[Exercise instructions] Using the data below, repeat all of it precisely.

____________

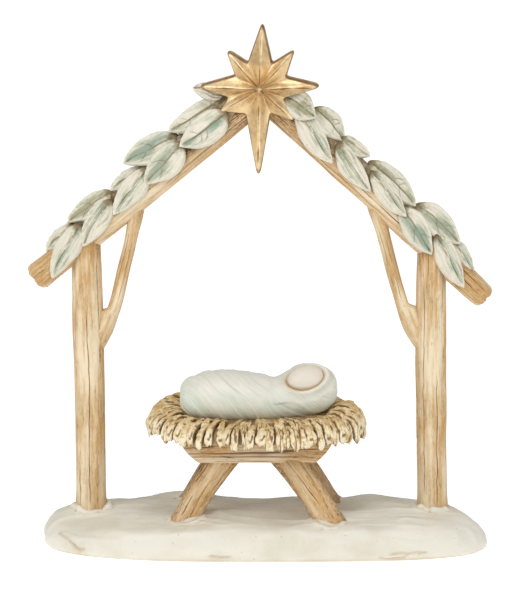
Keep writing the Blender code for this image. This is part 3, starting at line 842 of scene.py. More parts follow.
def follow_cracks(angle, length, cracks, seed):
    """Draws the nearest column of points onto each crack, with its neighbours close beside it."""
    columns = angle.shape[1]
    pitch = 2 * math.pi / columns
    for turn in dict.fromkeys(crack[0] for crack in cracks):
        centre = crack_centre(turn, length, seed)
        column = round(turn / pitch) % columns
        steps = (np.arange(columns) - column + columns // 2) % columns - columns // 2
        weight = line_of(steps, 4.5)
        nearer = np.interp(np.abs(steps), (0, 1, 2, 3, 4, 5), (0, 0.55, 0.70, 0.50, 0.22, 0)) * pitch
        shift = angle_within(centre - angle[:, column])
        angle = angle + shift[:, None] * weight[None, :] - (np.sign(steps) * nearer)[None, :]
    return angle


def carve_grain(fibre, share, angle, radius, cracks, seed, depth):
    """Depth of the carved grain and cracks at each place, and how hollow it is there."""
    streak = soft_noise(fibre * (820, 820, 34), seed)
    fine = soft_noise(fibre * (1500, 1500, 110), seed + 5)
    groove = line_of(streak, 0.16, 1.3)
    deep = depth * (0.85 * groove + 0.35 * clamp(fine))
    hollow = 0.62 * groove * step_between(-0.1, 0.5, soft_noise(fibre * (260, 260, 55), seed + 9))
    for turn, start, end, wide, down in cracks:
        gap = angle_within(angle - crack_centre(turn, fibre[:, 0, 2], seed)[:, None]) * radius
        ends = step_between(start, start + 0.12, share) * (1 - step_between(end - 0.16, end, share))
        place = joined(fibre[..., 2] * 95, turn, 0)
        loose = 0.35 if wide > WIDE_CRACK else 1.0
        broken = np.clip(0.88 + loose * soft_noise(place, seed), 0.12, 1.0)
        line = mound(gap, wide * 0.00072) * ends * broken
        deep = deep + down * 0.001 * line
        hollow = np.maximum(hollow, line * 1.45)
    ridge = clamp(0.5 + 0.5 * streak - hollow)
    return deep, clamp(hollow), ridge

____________

[Response to this exercise]
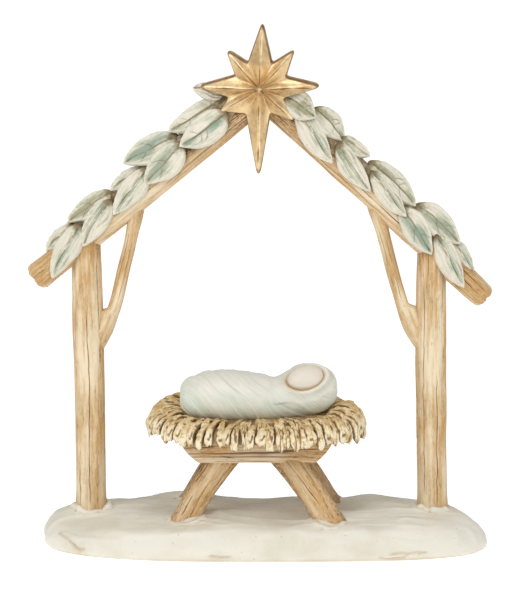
Keep writing the Blender code for this image. This is part 3, starting at line 842 of scene.py. More parts follow.
def follow_cracks(angle, length, cracks, seed):
    """Draws the nearest column of points onto each crack, with its neighbours close beside it."""
    columns = angle.shape[1]
    pitch = 2 * math.pi / columns
    for turn in dict.fromkeys(crack[0] for crack in cracks):
        centre = crack_centre(turn, length, seed)
        column = round(turn / pitch) % columns
        steps = (np.arange(columns) - column + columns // 2) % columns - columns // 2
        weight = line_of(steps, 4.5)
        nearer = np.interp(np.abs(steps), (0, 1, 2, 3, 4, 5), (0, 0.55, 0.70, 0.50, 0.22, 0)) * pitch
        shift = angle_within(centre - angle[:, column])
        angle = angle + shift[:, None] * weight[None, :] - (np.sign(steps) * nearer)[None, :]
    return angle


def carve_grain(fibre, share, angle, radius, cracks, seed, depth):
    """Depth of the carved grain and cracks at each place, and how hollow it is there."""
    streak = soft_noise(fibre * (820, 820, 34), seed)
    fine = soft_noise(fibre * (1500, 1500, 110), seed + 5)
    groove = line_of(streak, 0.16, 1.3)
    deep = depth * (0.85 * groove + 0.35 * clamp(fine))
    hollow = 0.62 * groove * step_between(-0.1, 0.5, soft_noise(fibre * (260, 260, 55), seed + 9))
    for turn, start, end, wide, down in cracks:
        gap = angle_within(angle - crack_centre(turn, fibre[:, 0, 2], seed)[:, None]) * radius
        ends = step_between(start, start + 0.12, share) * (1 - step_between(end - 0.16, end, share))
        place = joined(fibre[..., 2] * 95, turn, 0)
        loose = 0.35 if wide > WIDE_CRACK else 1.0
        broken = np.clip(0.88 + loose * soft_noise(place, seed), 0.12, 1.0)
        line = mound(gap, wide * 0.00072) * ends * broken
        deep = deep + down * 0.001 * line
        hollow = np.maximum(hollow, line * 1.45)
    ridge = clamp(0.5 + 0.5 * streak - hollow)
    return deep, clamp(hollow), ridge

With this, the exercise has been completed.